I have another bright idea with light buffers

[K.I.L.E.R]

Raytracing on the GPU!
Wrap a buffer around every object in the scene.
Apply the lighting shader on an object, store the reflected vector and the energy lost in the light buffer.
In your scene, from the light-intersection of the object you calculated, calculate a single ray bouncing on, then from that object into infinity, check for intersections in your scene.
If so, you've already stored the vector and current lost energy, on each texel.
Load that light buffer, as a RT and then read the texels off it to do the lighting calculations.

Keep in mind I have yet to try this, it should be fun to try.
Texel ratios are obviously going to be different on each object.
On top of that you would need to read texels from the perspective of each object and then convert them back into world coordinates.

What do you guys think?

 

[Frank]

I think the hard part in any lighting is the scene management. If you want to become really famous, come up with a good way to represent 3D scenes without having to traverse trees to find out if there is some object at that location. Something that uses a kind of 3D index that maps directly to the surface encountered in that direction.

 

[ashesfall]

Photon Mapping

I wrote a ray tracer that used the same set up you describe. The photon mapping engine first creates intensity maps as textures on the surface of the objects. I am interested if you know about how I could adapt this to run on the GPU. The ray tracer is rings (available at j3d.sf.net) and the photon mapping engine is my own creation. Both are written in Java.

 

[K.I.L.E.R]

You can only ray cast on the GPU and transform from one set of coordinates to another, the texture mapping has to be done from the perspective of the object which has the lights bouncing off it and onto the object which will have the energy passed onto it.
The data about which object has light hitting it and where will it bounce off has to be determined in your scene.

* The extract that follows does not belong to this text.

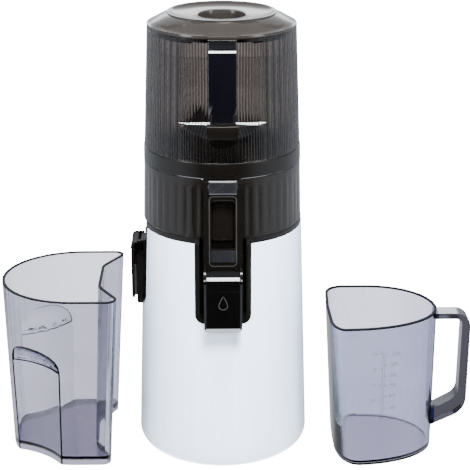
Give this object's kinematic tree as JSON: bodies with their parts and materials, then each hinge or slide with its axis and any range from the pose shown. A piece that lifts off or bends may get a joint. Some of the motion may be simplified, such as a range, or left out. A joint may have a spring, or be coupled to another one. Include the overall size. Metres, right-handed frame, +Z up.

You need to use bounding volumes to determine if a bounced ray intersects an object.
Cast a ray from light position onto the object's position. Cast(GPU).
From the object's position, calculate the reflected ray off the bounding volume and check if other object's in your scene intersect it, if so cast(GPU).
You have to do this over and over and for every object in that part of your scene.

Simplifying the calculations comes down to area based intensity checking. This basically deals with which areas will have the most illumination actually have rays cast to them.
You can also do this by ray tracing(not actual ray tracing rendering, but casting and checking a few times) in your scene and on each step determine if the energy from the light reflection will be strong in the end, so you know when to stop casting on the GPU.